>>>>

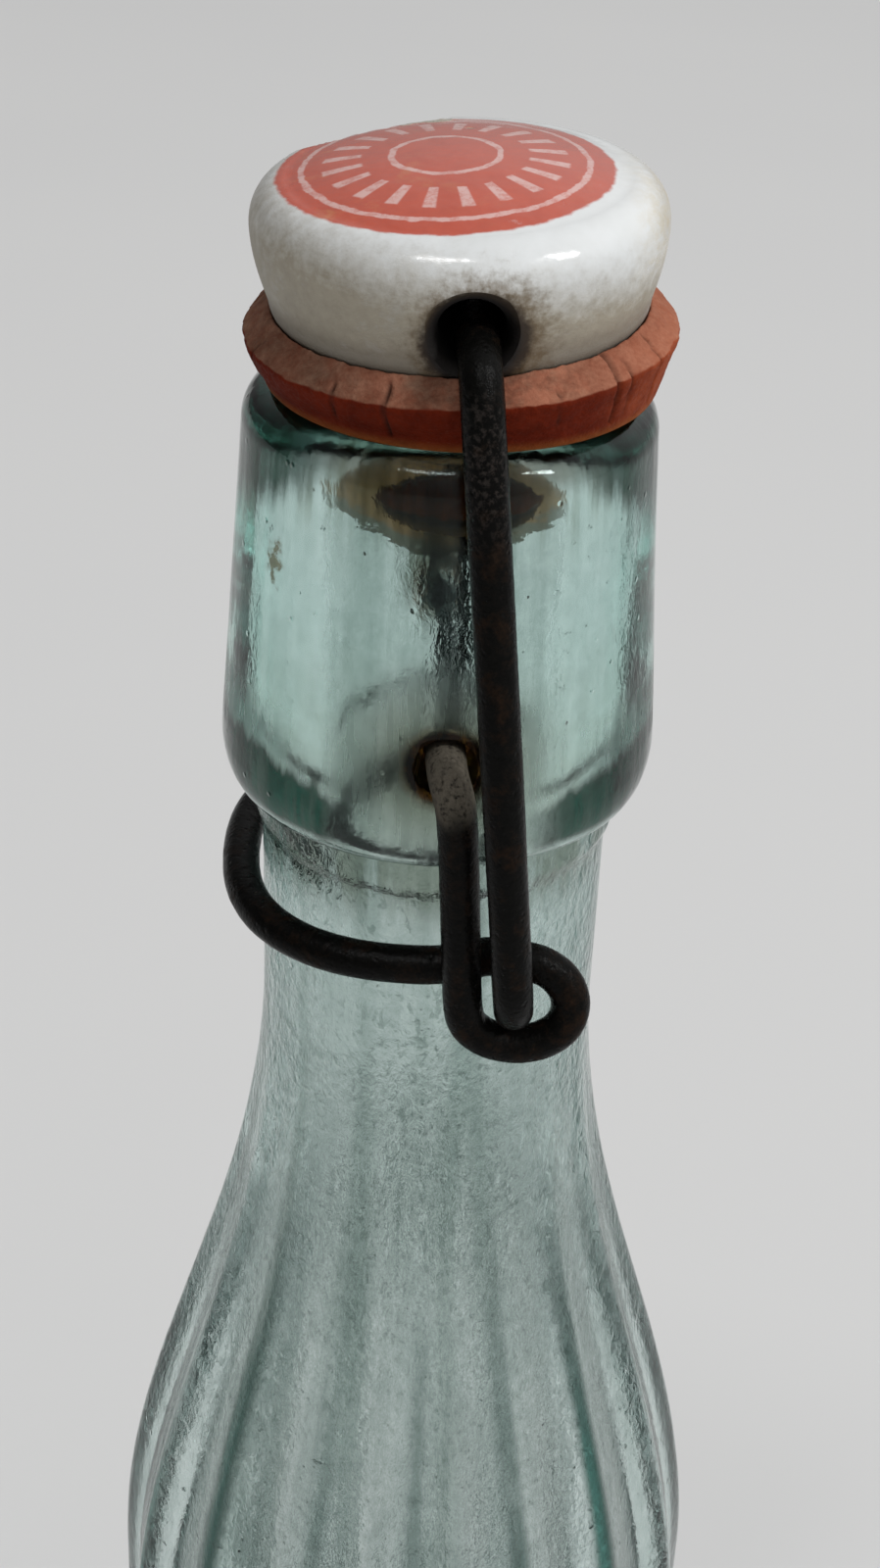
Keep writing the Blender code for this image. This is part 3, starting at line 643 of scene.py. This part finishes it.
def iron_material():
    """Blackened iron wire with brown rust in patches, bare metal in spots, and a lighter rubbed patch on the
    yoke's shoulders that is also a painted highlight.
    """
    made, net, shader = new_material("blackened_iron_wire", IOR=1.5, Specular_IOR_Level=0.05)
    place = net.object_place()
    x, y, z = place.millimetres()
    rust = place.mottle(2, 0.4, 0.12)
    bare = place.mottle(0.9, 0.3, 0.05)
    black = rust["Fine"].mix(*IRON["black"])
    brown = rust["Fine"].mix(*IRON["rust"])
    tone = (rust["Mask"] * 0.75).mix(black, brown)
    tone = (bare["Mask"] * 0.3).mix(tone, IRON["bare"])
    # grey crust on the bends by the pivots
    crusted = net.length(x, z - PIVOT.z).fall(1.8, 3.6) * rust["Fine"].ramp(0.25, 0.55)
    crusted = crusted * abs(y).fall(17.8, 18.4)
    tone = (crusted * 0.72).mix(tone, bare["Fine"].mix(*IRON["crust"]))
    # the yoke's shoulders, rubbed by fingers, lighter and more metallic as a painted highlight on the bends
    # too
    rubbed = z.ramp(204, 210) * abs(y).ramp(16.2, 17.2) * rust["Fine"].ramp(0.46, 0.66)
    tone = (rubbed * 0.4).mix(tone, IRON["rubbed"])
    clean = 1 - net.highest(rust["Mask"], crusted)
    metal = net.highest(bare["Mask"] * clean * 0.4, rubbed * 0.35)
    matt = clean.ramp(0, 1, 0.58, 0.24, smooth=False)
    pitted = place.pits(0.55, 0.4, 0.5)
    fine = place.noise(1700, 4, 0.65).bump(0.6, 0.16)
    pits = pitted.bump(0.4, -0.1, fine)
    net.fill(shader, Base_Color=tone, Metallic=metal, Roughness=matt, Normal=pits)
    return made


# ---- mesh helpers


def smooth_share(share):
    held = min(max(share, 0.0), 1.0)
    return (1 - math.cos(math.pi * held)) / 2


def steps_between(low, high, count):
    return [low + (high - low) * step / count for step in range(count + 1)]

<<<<

Each line from the top of the material above through the line with "return (1 - math.cos(math.pi * held)) / 2" must be echoed exactly, and no other line.

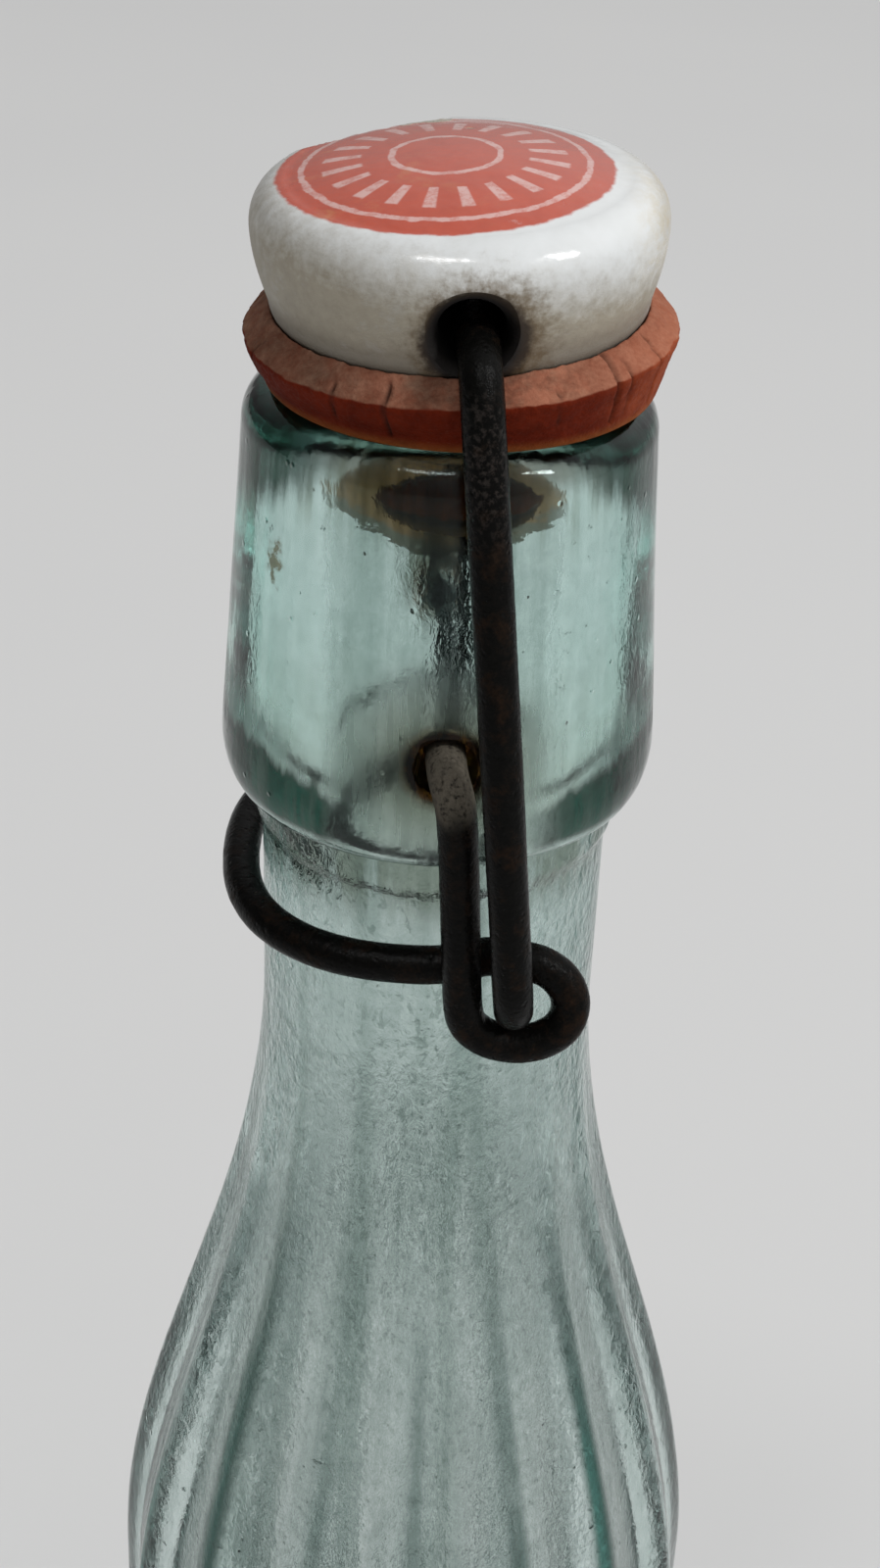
Keep writing the Blender code for this image. This is part 3, starting at line 643 of scene.py. This part finishes it.
def iron_material():
    """Blackened iron wire with brown rust in patches, bare metal in spots, and a lighter rubbed patch on the
    yoke's shoulders that is also a painted highlight.
    """
    made, net, shader = new_material("blackened_iron_wire", IOR=1.5, Specular_IOR_Level=0.05)
    place = net.object_place()
    x, y, z = place.millimetres()
    rust = place.mottle(2, 0.4, 0.12)
    bare = place.mottle(0.9, 0.3, 0.05)
    black = rust["Fine"].mix(*IRON["black"])
    brown = rust["Fine"].mix(*IRON["rust"])
    tone = (rust["Mask"] * 0.75).mix(black, brown)
    tone = (bare["Mask"] * 0.3).mix(tone, IRON["bare"])
    # grey crust on the bends by the pivots
    crusted = net.length(x, z - PIVOT.z).fall(1.8, 3.6) * rust["Fine"].ramp(0.25, 0.55)
    crusted = crusted * abs(y).fall(17.8, 18.4)
    tone = (crusted * 0.72).mix(tone, bare["Fine"].mix(*IRON["crust"]))
    # the yoke's shoulders, rubbed by fingers, lighter and more metallic as a painted highlight on the bends
    # too
    rubbed = z.ramp(204, 210) * abs(y).ramp(16.2, 17.2) * rust["Fine"].ramp(0.46, 0.66)
    tone = (rubbed * 0.4).mix(tone, IRON["rubbed"])
    clean = 1 - net.highest(rust["Mask"], crusted)
    metal = net.highest(bare["Mask"] * clean * 0.4, rubbed * 0.35)
    matt = clean.ramp(0, 1, 0.58, 0.24, smooth=False)
    pitted = place.pits(0.55, 0.4, 0.5)
    fine = place.noise(1700, 4, 0.65).bump(0.6, 0.16)
    pits = pitted.bump(0.4, -0.1, fine)
    net.fill(shader, Base_Color=tone, Metallic=metal, Roughness=matt, Normal=pits)
    return made


# ---- mesh helpers


def smooth_share(share):
    held = min(max(share, 0.0), 1.0)
    return (1 - math.cos(math.pi * held)) / 2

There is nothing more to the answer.